Object data in JSON:
▼▼▼

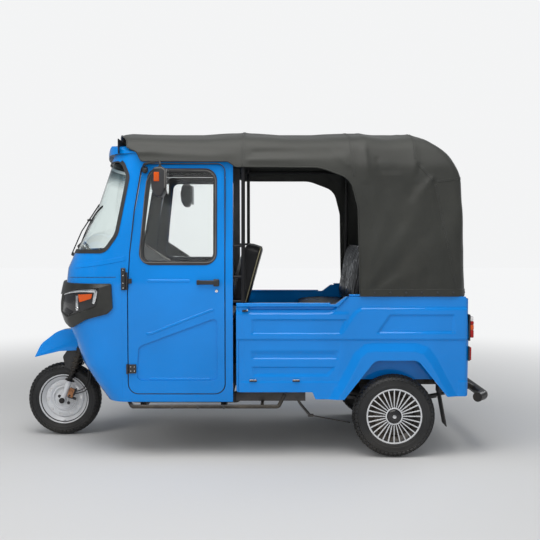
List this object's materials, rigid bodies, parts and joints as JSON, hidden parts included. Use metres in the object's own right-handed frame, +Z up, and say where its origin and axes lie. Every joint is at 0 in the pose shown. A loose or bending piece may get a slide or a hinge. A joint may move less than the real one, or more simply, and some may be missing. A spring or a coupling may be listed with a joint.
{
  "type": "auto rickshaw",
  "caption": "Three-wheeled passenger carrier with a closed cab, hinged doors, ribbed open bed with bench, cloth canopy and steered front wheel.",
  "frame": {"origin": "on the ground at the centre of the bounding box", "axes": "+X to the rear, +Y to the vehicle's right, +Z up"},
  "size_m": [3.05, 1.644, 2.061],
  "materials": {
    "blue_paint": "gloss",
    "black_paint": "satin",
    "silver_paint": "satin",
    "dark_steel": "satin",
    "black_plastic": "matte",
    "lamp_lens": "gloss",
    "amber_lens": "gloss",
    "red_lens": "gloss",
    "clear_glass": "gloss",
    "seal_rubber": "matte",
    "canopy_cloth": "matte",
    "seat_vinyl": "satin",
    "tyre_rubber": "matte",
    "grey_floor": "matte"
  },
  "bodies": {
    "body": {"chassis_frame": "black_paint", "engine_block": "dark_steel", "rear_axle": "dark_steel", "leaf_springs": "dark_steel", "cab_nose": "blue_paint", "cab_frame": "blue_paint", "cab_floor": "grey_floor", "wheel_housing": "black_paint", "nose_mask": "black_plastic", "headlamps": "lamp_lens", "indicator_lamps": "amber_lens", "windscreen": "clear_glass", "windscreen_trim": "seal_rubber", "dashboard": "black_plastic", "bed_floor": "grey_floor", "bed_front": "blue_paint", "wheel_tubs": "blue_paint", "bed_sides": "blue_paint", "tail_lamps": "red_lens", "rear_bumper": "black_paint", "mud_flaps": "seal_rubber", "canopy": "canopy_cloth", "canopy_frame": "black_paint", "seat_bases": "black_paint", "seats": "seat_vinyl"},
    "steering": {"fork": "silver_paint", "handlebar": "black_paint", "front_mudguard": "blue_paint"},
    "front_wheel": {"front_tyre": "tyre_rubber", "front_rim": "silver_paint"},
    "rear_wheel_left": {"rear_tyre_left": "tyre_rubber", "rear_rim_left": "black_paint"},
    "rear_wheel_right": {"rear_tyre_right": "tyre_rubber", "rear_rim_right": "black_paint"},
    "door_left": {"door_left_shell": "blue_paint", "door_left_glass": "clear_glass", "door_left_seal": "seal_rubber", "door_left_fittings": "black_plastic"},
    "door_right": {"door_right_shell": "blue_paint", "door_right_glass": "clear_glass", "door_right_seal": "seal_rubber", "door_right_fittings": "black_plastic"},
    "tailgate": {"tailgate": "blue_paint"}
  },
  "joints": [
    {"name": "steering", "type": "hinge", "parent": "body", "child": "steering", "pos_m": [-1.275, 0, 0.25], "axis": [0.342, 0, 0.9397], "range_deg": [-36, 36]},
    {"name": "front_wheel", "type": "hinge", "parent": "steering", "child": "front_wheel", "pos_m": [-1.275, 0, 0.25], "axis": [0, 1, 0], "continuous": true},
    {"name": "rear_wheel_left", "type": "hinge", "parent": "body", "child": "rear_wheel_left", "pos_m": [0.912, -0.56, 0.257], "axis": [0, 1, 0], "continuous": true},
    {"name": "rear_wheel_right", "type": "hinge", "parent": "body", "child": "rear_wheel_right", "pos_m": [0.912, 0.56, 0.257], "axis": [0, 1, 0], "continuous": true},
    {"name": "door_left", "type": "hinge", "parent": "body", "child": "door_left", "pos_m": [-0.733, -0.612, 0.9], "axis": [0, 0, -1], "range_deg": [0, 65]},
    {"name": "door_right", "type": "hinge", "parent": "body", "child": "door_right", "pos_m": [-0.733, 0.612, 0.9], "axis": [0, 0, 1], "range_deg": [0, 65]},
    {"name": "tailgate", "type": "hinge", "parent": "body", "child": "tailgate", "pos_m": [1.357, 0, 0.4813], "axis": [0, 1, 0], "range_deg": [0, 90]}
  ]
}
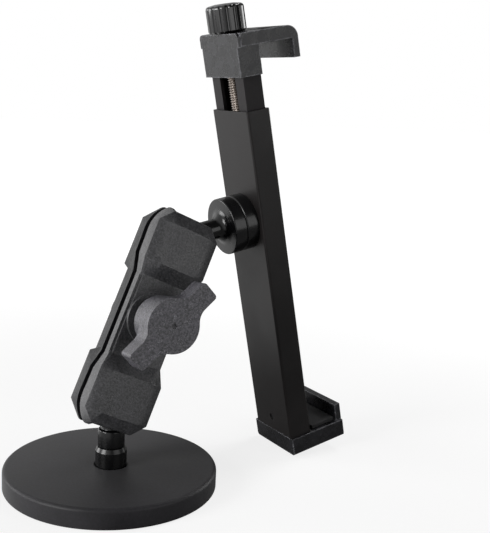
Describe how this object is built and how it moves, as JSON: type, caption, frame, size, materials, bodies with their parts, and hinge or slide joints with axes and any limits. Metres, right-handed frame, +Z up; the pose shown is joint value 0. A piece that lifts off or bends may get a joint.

▲▲▲

• **EXERCISE AIM**: Write out every line of the material again, exactly as it reads.

• **SOLUTION**:
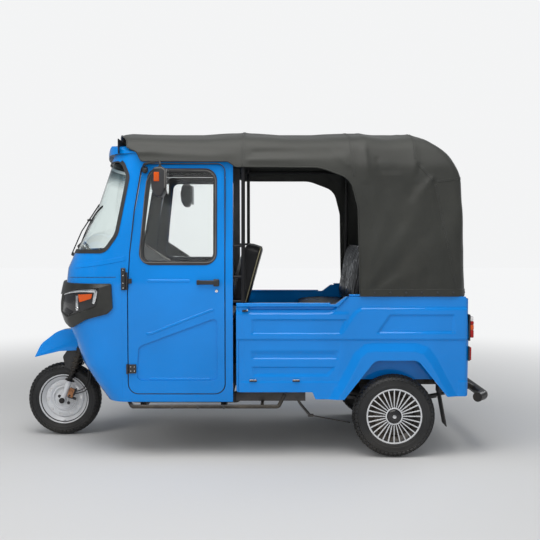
List this object's materials, rigid bodies, parts and joints as JSON, hidden parts included. Use metres in the object's own right-handed frame, +Z up, and say where its origin and axes lie. Every joint is at 0 in the pose shown. A loose or bending piece may get a slide or a hinge. A joint may move less than the real one, or more simply, and some may be missing. A spring or a coupling may be listed with a joint.
{
  "type": "auto rickshaw",
  "caption": "Three-wheeled passenger carrier with a closed cab, hinged doors, ribbed open bed with bench, cloth canopy and steered front wheel.",
  "frame": {"origin": "on the ground at the centre of the bounding box", "axes": "+X to the rear, +Y to the vehicle's right, +Z up"},
  "size_m": [3.05, 1.644, 2.061],
  "materials": {
    "blue_paint": "gloss",
    "black_paint": "satin",
    "silver_paint": "satin",
    "dark_steel": "satin",
    "black_plastic": "matte",
    "lamp_lens": "gloss",
    "amber_lens": "gloss",
    "red_lens": "gloss",
    "clear_glass": "gloss",
    "seal_rubber": "matte",
    "canopy_cloth": "matte",
    "seat_vinyl": "satin",
    "tyre_rubber": "matte",
    "grey_floor": "matte"
  },
  "bodies": {
    "body": {"chassis_frame": "black_paint", "engine_block": "dark_steel", "rear_axle": "dark_steel", "leaf_springs": "dark_steel", "cab_nose": "blue_paint", "cab_frame": "blue_paint", "cab_floor": "grey_floor", "wheel_housing": "black_paint", "nose_mask": "black_plastic", "headlamps": "lamp_lens", "indicator_lamps": "amber_lens", "windscreen": "clear_glass", "windscreen_trim": "seal_rubber", "dashboard": "black_plastic", "bed_floor": "grey_floor", "bed_front": "blue_paint", "wheel_tubs": "blue_paint", "bed_sides": "blue_paint", "tail_lamps": "red_lens", "rear_bumper": "black_paint", "mud_flaps": "seal_rubber", "canopy": "canopy_cloth", "canopy_frame": "black_paint", "seat_bases": "black_paint", "seats": "seat_vinyl"},
    "steering": {"fork": "silver_paint", "handlebar": "black_paint", "front_mudguard": "blue_paint"},
    "front_wheel": {"front_tyre": "tyre_rubber", "front_rim": "silver_paint"},
    "rear_wheel_left": {"rear_tyre_left": "tyre_rubber", "rear_rim_left": "black_paint"},
    "rear_wheel_right": {"rear_tyre_right": "tyre_rubber", "rear_rim_right": "black_paint"},
    "door_left": {"door_left_shell": "blue_paint", "door_left_glass": "clear_glass", "door_left_seal": "seal_rubber", "door_left_fittings": "black_plastic"},
    "door_right": {"door_right_shell": "blue_paint", "door_right_glass": "clear_glass", "door_right_seal": "seal_rubber", "door_right_fittings": "black_plastic"},
    "tailgate": {"tailgate": "blue_paint"}
  },
  "joints": [
    {"name": "steering", "type": "hinge", "parent": "body", "child": "steering", "pos_m": [-1.275, 0, 0.25], "axis": [0.342, 0, 0.9397], "range_deg": [-36, 36]},
    {"name": "front_wheel", "type": "hinge", "parent": "steering", "child": "front_wheel", "pos_m": [-1.275, 0, 0.25], "axis": [0, 1, 0], "continuous": true},
    {"name": "rear_wheel_left", "type": "hinge", "parent": "body", "child": "rear_wheel_left", "pos_m": [0.912, -0.56, 0.257], "axis": [0, 1, 0], "continuous": true},
    {"name": "rear_wheel_right", "type": "hinge", "parent": "body", "child": "rear_wheel_right", "pos_m": [0.912, 0.56, 0.257], "axis": [0, 1, 0], "continuous": true},
    {"name": "door_left", "type": "hinge", "parent": "body", "child": "door_left", "pos_m": [-0.733, -0.612, 0.9], "axis": [0, 0, -1], "range_deg": [0, 65]},
    {"name": "door_right", "type": "hinge", "parent": "body", "child": "door_right", "pos_m": [-0.733, 0.612, 0.9], "axis": [0, 0, 1], "range_deg": [0, 65]},
    {"name": "tailgate", "type": "hinge", "parent": "body", "child": "tailgate", "pos_m": [1.357, 0, 0.4813], "axis": [0, 1, 0], "range_deg": [0, 90]}
  ]
}
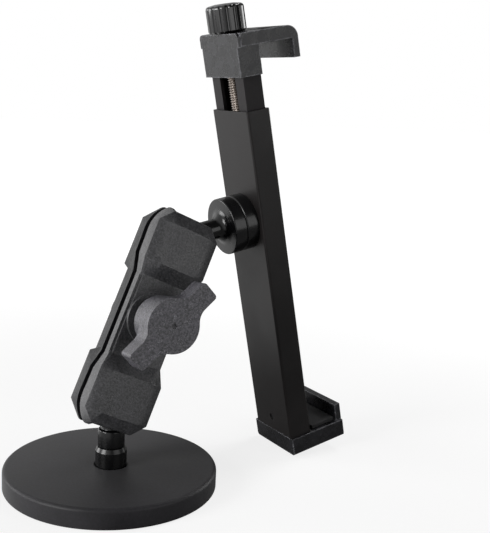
Describe how this object is built and how it moves, as JSON: type, caption, frame, size, materials, bodies with their parts, and hinge or slide joints with axes and any limits. Metres, right-handed frame, +Z up; the pose shown is joint value 0. A piece that lifts off or bends may get a joint.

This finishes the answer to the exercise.